### Dataset items
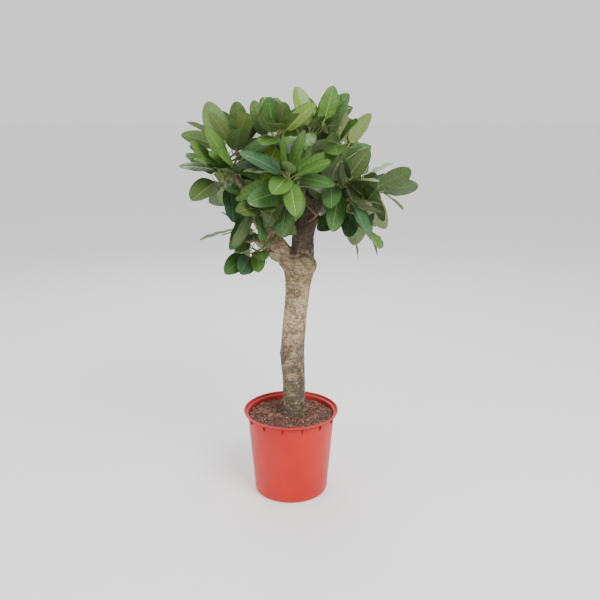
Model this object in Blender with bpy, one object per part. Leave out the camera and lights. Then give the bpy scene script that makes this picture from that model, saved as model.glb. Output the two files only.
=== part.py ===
"""A potted banyan tree: a red pot of soil, a trunk that forks in two, and a crown of large oval leaves.

Metres, +Z up. The origin is the middle of the pot's underside, and the tree is seen from the front along +Y.
Each piece is one closed solid. The foliage is made of masses: a stem, its leafy shoots and their leaves.
"""

import math
import random
from dataclasses import dataclass, field

import bmesh
import bpy
from mathutils import Vector, noise
from mathutils.bvhtree import BVHTree

# Clearances, and the corner that parts smooth shading
SHARP = math.radians(40)  # a sharper corner isn't shaded smooth
GAP = 0.0003  # between solids that touch
CUT_GAP = 0.0004  # how far a limb is cut back from the limb that carries it

# Pot
RIM_R = 0.170
POT_HEIGHT = 0.309
POT_WALL = 0.0028
COLLAR_HEIGHT = 0.0120  # the flared band under the rim
COLLAR_STEP = 0.0140  # how far the rim stands out from the wall
COLLAR_FOOT = 0.0095  # how far the collar's lower edge does
LIP = 0.0062  # how wide the rim is on top
WALL_TOP_R = RIM_R - COLLAR_STEP
WALL_FOOT_R = 0.1320
FOOT_R = 0.1235
FOOT_HEIGHT = 0.010
RIB_COUNT = 14
RIB_HEIGHT = 0.021
RIB_WIDTH = 0.0035
RIB_TURN = 0.095  # of the spacing between two ribs
POT_SIDES = 40

# Soil
SOIL_TOP = 0.2870
SOIL_DISH = 0.004  # how far the soil falls from the trunk to the wall
SOIL_FLAT_R = 0.058  # the flat that the trunk stands on
SOIL_BUMP = 0.0022

# Limbs: points of each centre line, with the limb's radius there
TRUNK = (
    (0.0115, 0.000, SOIL_TOP + GAP, 0.0412),
    (0.0120, 0.000, 0.330, 0.0396),
    (0.0105, 0.000, 0.420, 0.0404),
    (0.0060, 0.000, 0.500, 0.0422),
    (0.0080, 0.000, 0.570, 0.0412),
    (0.0142, 0.000, 0.642, 0.0405),
    (0.0213, 0.000, 0.715, 0.0408),
    (0.0252, 0.000, 0.775, 0.0440),
    (0.0290, 0.000, 0.822, 0.0520),
    (0.0240, 0.000, 0.860, 0.0545),
    (0.0200, 0.000, 0.888, 0.0360),
)
BOUGH_RIGHT = (
    (0.0400, 0.003, 0.835, 0.0385),
    (0.0425, 0.006, 0.890, 0.0385),
    (0.0435, 0.009, 0.946, 0.0375),
    (0.0625, 0.016, 1.010, 0.0358),
    (0.0850, 0.024, 1.090, 0.0310),
    (0.0930, 0.032, 1.150, 0.0250),
)
BOUGH_LEFT = (
    (0.0120, 0.000, 0.835, 0.0360),
    (-0.0370, -0.008, 0.899, 0.0322),
    (-0.0680, -0.014, 0.948, 0.0300),
    (-0.0965, -0.018, 0.998, 0.0288),
    (-0.1260, -0.020, 1.055, 0.0240),
)
# Knots on the trunk: middle, reach and height
KNOTS = (
    ((0.082, -0.010, 0.840), 0.036, 0.010),
    ((-0.040, -0.006, 0.522), 0.022, 0.004),
)
RING_STEP = 0.034  # along a limb
RING_HINT = Vector((0.3, 1.0, 0.1))  # the first side of each ring faces about this way
LIMB_SIDES = 14
BRANCH_SIDES = 7
BRANCH_R = (0.0125, 0.0078)  # at the root and the tip of a small bough
BRANCH_SHARE = 0.52  # of the way from the limb to the middle of its mass of leaves
BRANCH_SAG = 0.10  # of its length

# Shoots and leaves
STEM_R = 0.0060
SHOOT_R = (0.0050, 0.0036)  # three-sided, so half as thick across a side
SHOOT_SIDES = 3
LEAFY = 0.060  # the end of a shoot that bears leaves
BUD = 0.014
BEND_LIMIT = math.cos(math.radians(50))
SHOOT_LENGTH_MIN = 0.055
SHOOT_STEPS = (0.0, 0.4, 0.75, 1.0)
LEAVES_PER_SHOOT = 7
GOLDEN = math.radians(137.5)
LEAF_LENGTH = 0.128
LEAF_WIDTH = 0.56  # of its length
LEAF_THICK = 0.0016
STALK = 0.034
STALK_R = 0.0017
STALK_ROOT_R = 0.0009  # sunk in the shoot
BLADE_RINGS = ((0.25, 0.92), (0.75, 0.84))  # place along the blade, share of its width
FOLD = 0.10  # how far the edges of a blade rise from the midrib, as a share of half its width
ARCH = 0.09  # how far a blade's tip bends down, as a share of its length
CLEAR = 0.0022  # kept free round each leaf
SPACE = 0.07  # how far a leaf's middle may pass into the space of the next mass
TRIES = 4  # turns a leaf may take to find room
HEART = Vector((0.020, 0.020, 1.060))  # the shoots spread from here


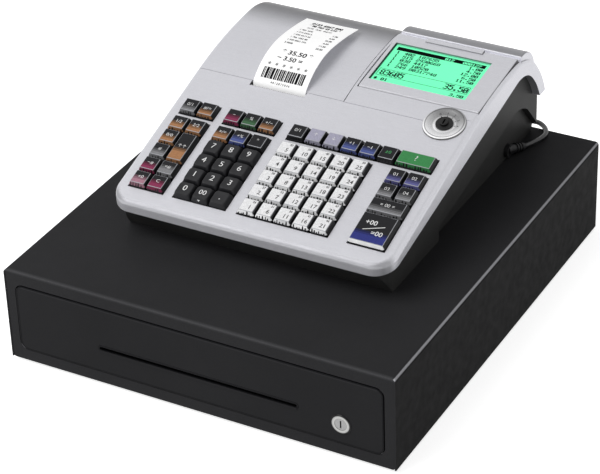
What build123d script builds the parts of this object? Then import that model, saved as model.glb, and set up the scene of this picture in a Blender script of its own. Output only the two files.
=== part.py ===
from build123d import *
import math
import os

# Electronic cash register with a receipt printer, standing on a steel cash drawer.
# Millimetres. X to the operator's right, Y to the rear, Z up.
# Origin: centre of the drawer unit on the surface that its feet stand on.

os.makedirs("parts", exist_ok=True)

# ------------------------------------------------------------------ drawer unit
CASE_WIDTH = 410.0
CASE_DEPTH = 460.0
CASE_HEIGHT = 99.0
CASE_WALL = 1.5
CASE_EDGE_R = 4.0
FOOT_HEIGHT = 4.0
FOOT_RADIUS = 9.0
FOOT_INSET = 27.0
FIT_GAP = 0.3
FRAME_DEPTH = 7.6
FRAME_SET_BACK = 0.4
FRAME_CORNER_R = 2.6
SCREW_HEAD_R = 3.6
SCREW_HEAD_HEIGHT = 0.8
SCREW_SHANK_R = 1.62
SCREW_LENGTH = 6.0
SCREW_SIDE_INSET = 17.0
CASE_SCREW_ZS = (22.0, 86.0)
DRAWER_GAP = 1.0

PANEL_SIDE_MARGIN = 12.0
PANEL_HEIGHT = 71.0
PANEL_BOTTOM = 13.0
PANEL_THICKNESS = 4.0
PANEL_CORNER_R = 8.0
PANEL_EDGE_R = 1.0
PANEL_RETURN_RISE = 10.0
SLOT_WIDTH = 209.0
SLOT_HEIGHT = 3.6
SLOT_CENTRE_X = 1.5
SLOT_CENTRE_Z = 39.5
SLOT_LIP = 2.2
SLOT_LIP_PROUD = 0.6

LOCK_SIDE_INSET = 54.6
LOCK_Z = 33.9
LOCK_RADIUS = 10.4
LOCK_PROUD = 0.8
LOCK_LENGTH = 11.0
LOCK_CHAMFER = 0.5
PLUG_SET_BACK = 0.2
BARREL_RADIUS = 9.0
PLUG_RADIUS = 6.0
CAM_LENGTH = 26.0
CAM_WIDTH = 9.0
CAM_THICKNESS = 2.0
KEYWAY_WIDTH = 1.4
KEYWAY_HEIGHT = 8.0
KEYWAY_DEPTH = 6.0

PAN_SIDE_MARGIN = 25.0
PAN_REAR_MARGIN = 45.0
PAN_WALL = 1.2
PAN_FRONT_GAP = 22.0
PAN_FLOOR_Z = 17.5
PAN_TOP_Z = 80.0
FLANGE_END_GAP = 0.5
LEDGE_WIDTH = 7.0

RAIL_HEIGHT = 20.0
RAIL_WALL = 1.5
RAIL_CENTRE_Z = 40.0
RAIL_SIDE_GAP = 4.0
RAIL_FRONT_GAP = 4.0
RAIL_REAR_GAP = 8.0
RAIL_GAP = 0.2
ROLLER_RADIUS = 8.0
ROLLER_WIDTH = 5.0
ROLLER_PIN_R = 2.5
ROLLER_END_INSET = 14.0
ROLLER_CHAMFER = 0.5
ROLLER_FRONT_GAP = 1.5
ROLLER_PIN_GAP = 1.0
RUNNING_GAP = 0.05

TRAY_FLOOR_Z = 34.0
TRAY_TOP_Z = 80.0
TRAY_WALL = 3.0
TRAY_SIDE_GAP = 1.0
TRAY_COLUMNS = 4
COIN_ROWS = 2
COIN_DEPTH = 66.0
CLIP_ROD_R = 2.0
CLIP_WIDTH = 26.0
CLIP_DROP = 22.0
CLIP_LENGTH = 118.0
CLIP_THICKNESS = 1.2
CLIP_HUB_R = 4.5
CLIP_ROD_INSET = 20.0
CLIP_ROD_DROP = 1.5
CLIP_FLAT = 40.0
CLIP_TIP = 6.0
CLIP_TIP_RISE = 4.0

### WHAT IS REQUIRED
Give back the listing exactly, please, from its first line to the line containing "POT_SIDES = 40", inclusive, and nothing past that line.

### SOLUTION TO THIS TASK
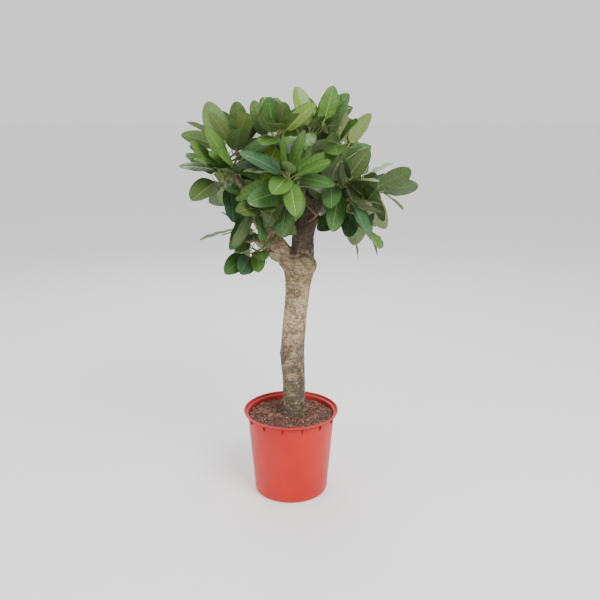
Model this object in Blender with bpy, one object per part. Leave out the camera and lights. Then give the bpy scene script that makes this picture from that model, saved as model.glb. Output the two files only.
=== part.py ===
"""A potted banyan tree: a red pot of soil, a trunk that forks in two, and a crown of large oval leaves.

Metres, +Z up. The origin is the middle of the pot's underside, and the tree is seen from the front along +Y.
Each piece is one closed solid. The foliage is made of masses: a stem, its leafy shoots and their leaves.
"""

import math
import random
from dataclasses import dataclass, field

import bmesh
import bpy
from mathutils import Vector, noise
from mathutils.bvhtree import BVHTree

# Clearances, and the corner that parts smooth shading
SHARP = math.radians(40)  # a sharper corner isn't shaded smooth
GAP = 0.0003  # between solids that touch
CUT_GAP = 0.0004  # how far a limb is cut back from the limb that carries it

# Pot
RIM_R = 0.170
POT_HEIGHT = 0.309
POT_WALL = 0.0028
COLLAR_HEIGHT = 0.0120  # the flared band under the rim
COLLAR_STEP = 0.0140  # how far the rim stands out from the wall
COLLAR_FOOT = 0.0095  # how far the collar's lower edge does
LIP = 0.0062  # how wide the rim is on top
WALL_TOP_R = RIM_R - COLLAR_STEP
WALL_FOOT_R = 0.1320
FOOT_R = 0.1235
FOOT_HEIGHT = 0.010
RIB_COUNT = 14
RIB_HEIGHT = 0.021
RIB_WIDTH = 0.0035
RIB_TURN = 0.095  # of the spacing between two ribs
POT_SIDES = 40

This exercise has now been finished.